Unsurprisingly, many of these out-of-wedlock births occur in cohabiting couples. Unfortunately, cohabitation is far less stable than marriage, at least among young Americans.
According to the Times:
Almost all of the rise in nonmarital births has occurred among couples living together. While in some countries such relationships endure at rates that resemble marriages, in the United States they are more than twice as likely to dissolve than marriages. In a summary of research, Pamela Smock and Fiona Rose Greenland, both of the University of Michigan, reported that two-thirds of couples living together split up by the time their child turned 10.
At least, these women have escaped from the oppressive institution of marriage.
The Times quotes one woman who has thoroughly absorbed the lessons of feminism:
“Women used to rely on men, but we don’t need to anymore,” said Teresa Fragoso, 25, a single mother in Lorain. “We support ourselves. We support our kids.”
In this brave new culture social stigmas no longer exist. In the past pregnant women married in order to avoid the stigma of being a single mother. Today, feminism and the therapy culture have stamped out shame.
I have already quoted the opening paragraph of the Times article, the one that says that what used to be called illegitimacy is the new normal.
At another point The Times writes:
Today, neither of Ms. Strader’s pregnancies left her thinking she should marry to avoid stigma. Like other women interviewed here, she described her children as largely unplanned, a byproduct of uncommitted relationships.
When you get pregnant through a hookup, you do not naturally think of marrying the man.
Certainly, it hasn’t helped that young people see marriage as a therapeutic voyage of self-fulfillment rather than involving duties and responsibilities.
According to the Times:
Even as many Americans withdraw from marriage, researchers say, they expect more from it: emotional fulfillment as opposed merely to practical support. “Family life is no longer about playing the social role of father or husband or wife, it’s more about individual satisfaction and self-development,” said Andrew Cherlin, a sociologist at Johns Hopkins University.
Strangely, the Times notes, following the analysis offered by Charles Murray in his book Coming Apart, the trend has not yet touched college graduates. Nearly all college graduates marry before having children. Some stay married; some do not. Nearly all recognize the importance of a child’s having a mother and a father.

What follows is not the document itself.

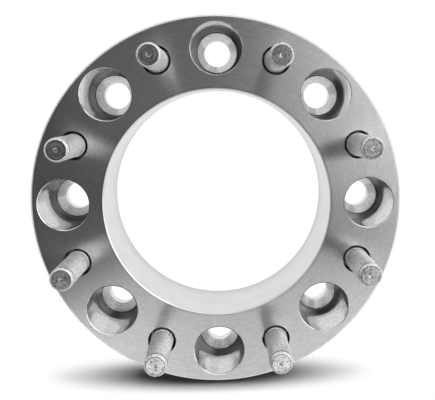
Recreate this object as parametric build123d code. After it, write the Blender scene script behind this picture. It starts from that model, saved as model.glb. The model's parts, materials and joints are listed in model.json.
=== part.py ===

Naturally, feminists explain it away by saying that college educated men are more likely to do more housework and change more diapers.
Then again, perhaps it’s not such a mystery after all. Even in today's economy men who have graduated from college are far more likely to be gainfully employed. Having a job and a career makes them more responsible and more reliable, thus more marriageable. We do not know how well the young generation does in the employment game, but if college educated men lose out to women, we might be seeing the "new normal" extend to the cognitive elite.
Still, it feels strange that men and women who were exposed to advanced feminist thought seem to be less likely to be living their lives according to feminism’s ideological precepts.
The answer might not be complicated at all. It’s one thing to receive these thoughts through the media where they are nicely packaged as self-evident truths, the kinds of beliefs that are held by the cognitive elite. It’s quite something else to spend four years on a campus where you can hear these same thoughts coming from the people who have thought them up.
If I had to venture a guess, I would say that the more you listen to serious feminist thinkers presenting serious feminist thinking the less likely you are to take any of it seriously.